Забила на все свои обязанности.
Наверное, в тот день замерз ад. Я всегда несмотря ни на что делала то, что от меня требовалось.
А тут вдруг просто сказала «нет».
«Нет» жизни, «нет» детям. «Нет» работе, тренировке, мужу, обязанностям, учителям в школе и всему остальному. Честное слово, если бы мне в то утро позвонила Опра, ей бы я тоже сказала «нет». Я просто взяла, вытащив из-под одеяла свой распухший средний палец и от души показала его миру. «Не сегодня, Жизнь. Иди на хрен».
На полном серьезе.
Несколько часов спустя я проснулась в потном коконе одеял, с покрытым коркой лицом, и невероятно удивилась самому факту своего пробуждения. Где я? Ах, да. Дом, милый, дом. Ненавистная жизнь. Я вытащила свое отяжелевшее тело из постели и поплелась вниз. Желание и потребность в тренировке испарились без следа. Детей дома не оказалось. Я заключила, что либо они самостоятельно добрались до школы, либо пропали без вести – в тот момент меня бы устроил любой расклад.

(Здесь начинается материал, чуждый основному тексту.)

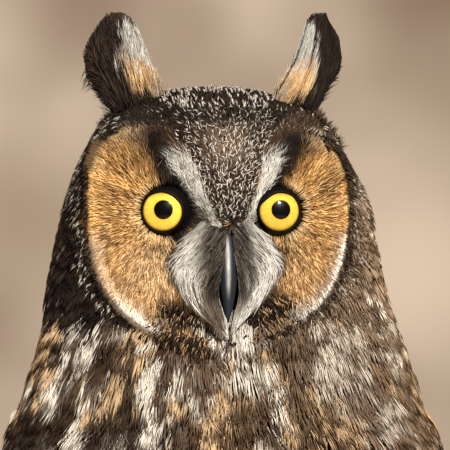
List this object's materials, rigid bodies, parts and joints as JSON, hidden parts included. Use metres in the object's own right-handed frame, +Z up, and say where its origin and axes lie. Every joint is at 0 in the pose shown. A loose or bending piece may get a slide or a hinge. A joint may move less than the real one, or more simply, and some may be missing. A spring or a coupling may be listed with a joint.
{
  "type": "perched owl figure",
  "caption": "Life-size long-eared owl perched upright on a short branch, held by a plain display stand with a round base.",
  "frame": {"origin": "centre of the stand's underside", "axes": "+Z up; the owl looks along -Y with its head turned slightly to its own left, which is +X"},
  "size_m": [0.184, 0.184, 0.3705],
  "materials": {
    "plumage_head": "soft feathers, rufous discs with a dark speckled crown",
    "plumage_body": "soft feathers, dark brown streaks on buff and white",
    "plumage_flight": "barred flight feathers and coverts",
    "plumage_dark": "dark brown ear tuft feathers with pale inner edges",
    "plumage_leg": "short buff feathers",
    "eye": "wet, golden yellow round a black pupil",
    "horn": "blue-black horn, half gloss",
    "bark": "rough bark with cut ends",
    "stand_wood": "satin stained wood",
    "stand_steel": "brushed"
  },
  "bodies": {
    "root": {"head": "plumage_head", "neck": "plumage_body", "torso": "plumage_body", "tail": "plumage_flight", "wing_right": "plumage_flight", "wing_left": "plumage_flight", "ear_tuft_right": "plumage_dark", "ear_tuft_left": "plumage_dark", "leg_right": "plumage_leg", "leg_left": "plumage_leg", "foot_right": "plumage_leg", "foot_left": "plumage_leg", "eye_right": "eye", "eye_left": "eye", "bill_upper": "horn", "bill_lower": "horn", "perch_branch": "bark", "stand_base": "stand_wood", "stand_rod_right": "stand_steel", "stand_rod_left": "stand_steel", "claw_right_inner": "horn", "claw_right_middle": "horn", "claw_right_outer": "horn", "claw_right_hind": "horn", "claw_left_inner": "horn", "claw_left_middle": "horn", "claw_left_outer": "horn", "claw_left_hind": "horn"}
  },
  "joints": []
}
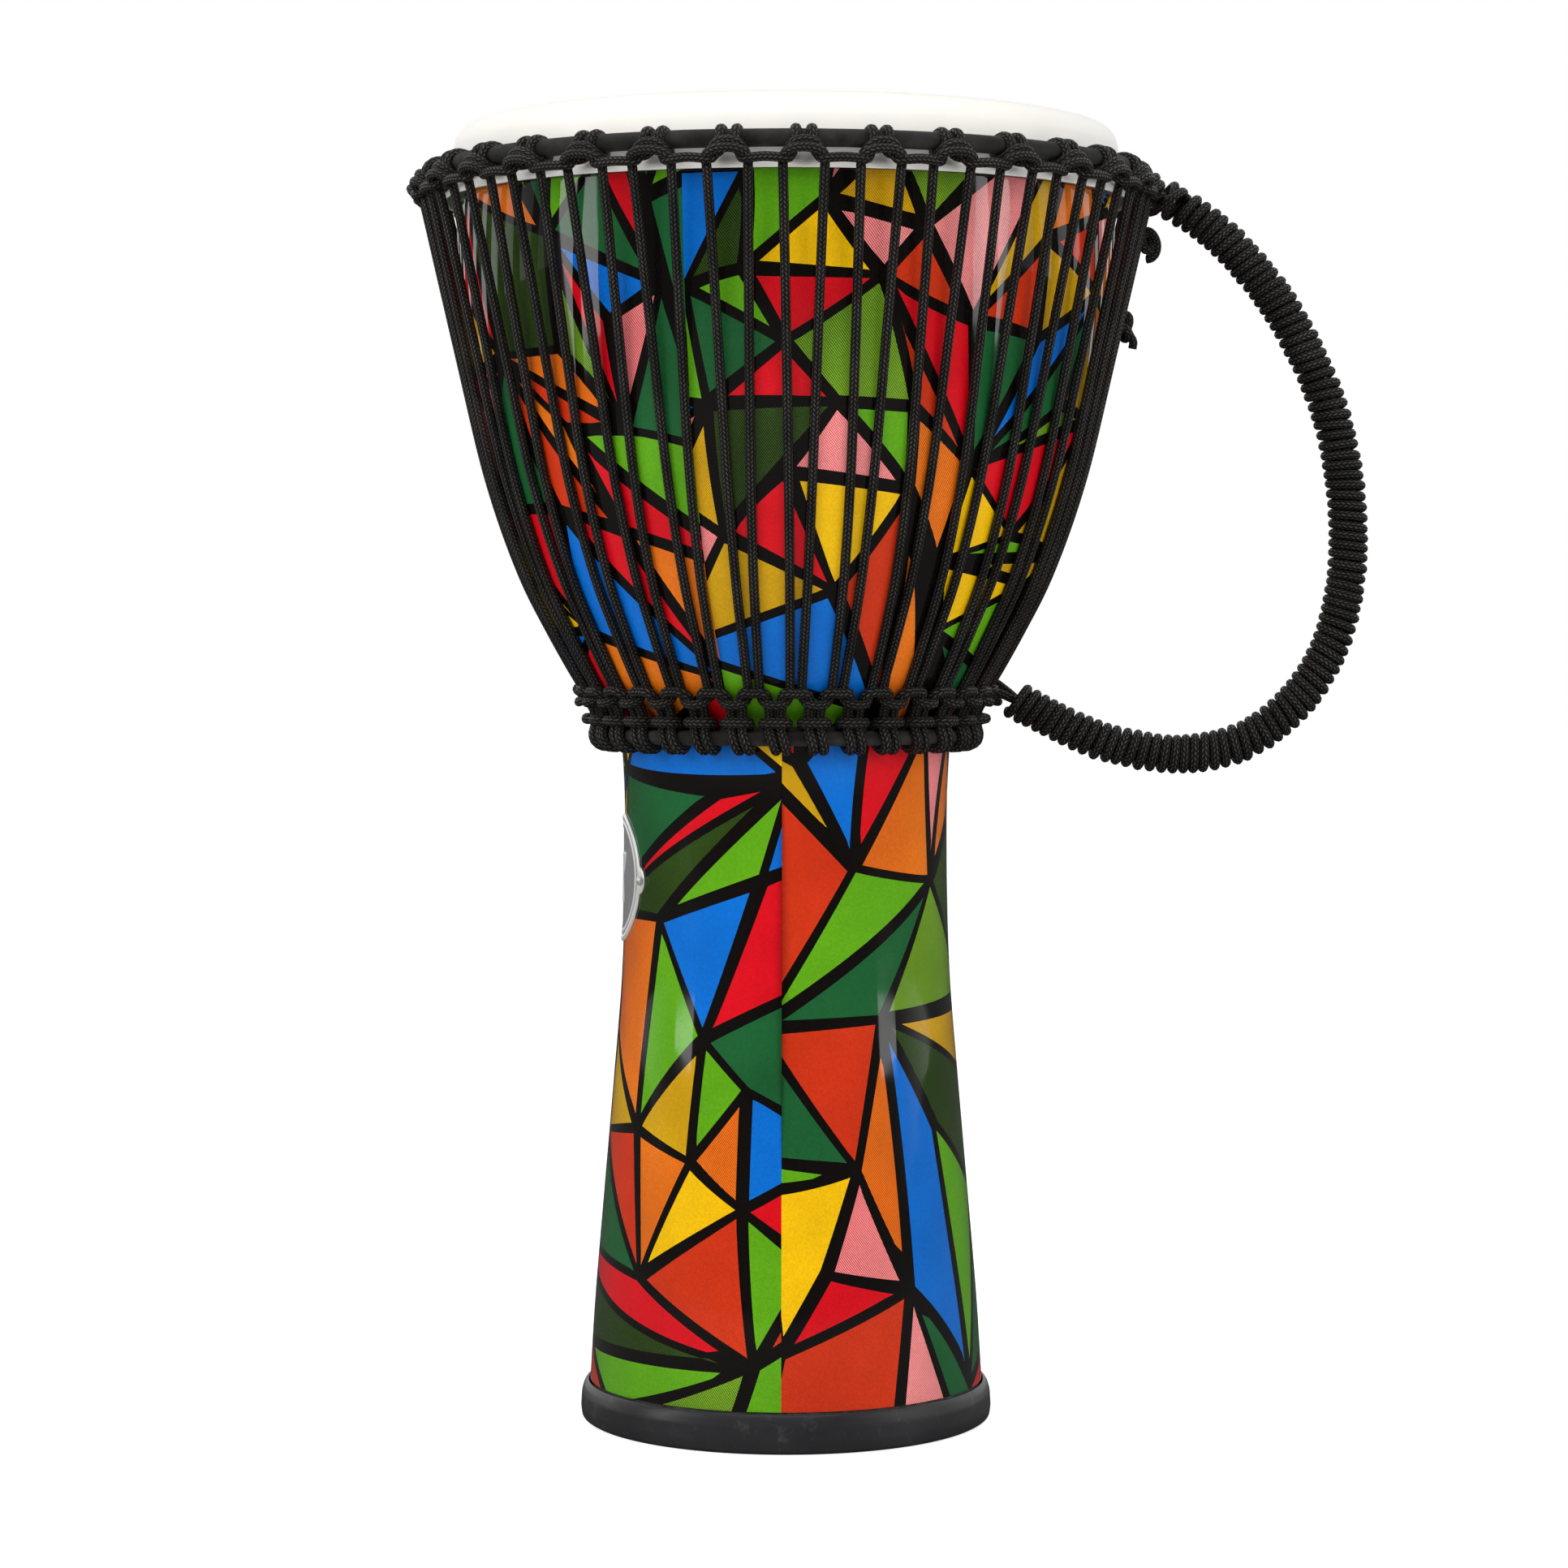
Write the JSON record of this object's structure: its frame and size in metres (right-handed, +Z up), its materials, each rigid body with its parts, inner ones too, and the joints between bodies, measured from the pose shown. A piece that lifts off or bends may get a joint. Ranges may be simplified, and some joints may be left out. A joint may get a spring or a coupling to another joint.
{
  "type": "djembe",
  "caption": "Goblet-shaped hand drum with a synthetic head, rope lacing between two rings, a printed cloth covering, a rubber foot and a rope-wound carrying handle.",
  "frame": {"origin": "centre of the whole object's footprint box, on the floor; the drum's own axis stands at X = -0.04965", "axes": "+Z up through the head; the handle hangs at +X, in the XZ plane; the badge faces about -X"},
  "size_m": [0.4583, 0.362, 0.615],
  "materials": {
    "fibreglass": "matt black resin",
    "printed_cloth": "bright shard print under clear gloss lacquer",
    "black_rubber": "satin black",
    "white_film": "satin coated white film",
    "steel": "plain steel rod",
    "black_cloth": "black cloth sleeve",
    "black_rope": "black braided low-stretch rope",
    "nickel": "polished nickel plate"
  },
  "bodies": {
    "drum": {"shell": "fibreglass", "stem_fabric": "printed_cloth", "bowl_fabric": "printed_cloth", "foot_ring": "black_rubber", "drum_head": "white_film", "flesh_hoop": "steel", "crown_ring": "steel", "crown_ring_sleeve": "black_cloth", "base_ring": "steel", "base_ring_sleeve": "black_cloth", "crown_loop_rope": "black_rope", "base_loop_rope": "black_rope", "tension_rope": "black_rope", "upper_rope_end_knot": "black_rope", "lower_rope_end_knot": "black_rope", "handle_upper_tie": "black_rope", "handle_lower_tie": "black_rope", "badge": "nickel", "left_badge_nail": "nickel", "right_badge_nail": "nickel"},
    "handle": {"handle_core": "black_rope", "handle_winding": "black_rope"}
  },
  "joints": [
    {"name": "handle_swing", "type": "hinge", "parent": "drum", "child": "handle", "pos_m": [0.13005, 0, 0.5806], "axis": [0.2856, 0, 0.9584], "range_deg": [-45, 45]}
  ]
}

И тут я заметила на кухонной столешнице стикер.
Он был стратегически приклеен рядом с двумя (пустыми) бутылками невыдержанного «Шардоне», коробкой мороженого (тоже пустой) и одним из многих просроченных счетов по кредитке.
Послание на стикере было коротким. Всего четыре слова, написанные острым, педантичным почерком моего мужа:
«Возьми себя в руки».
Я моргнула. Перечитала записку еще раз. И еще раз.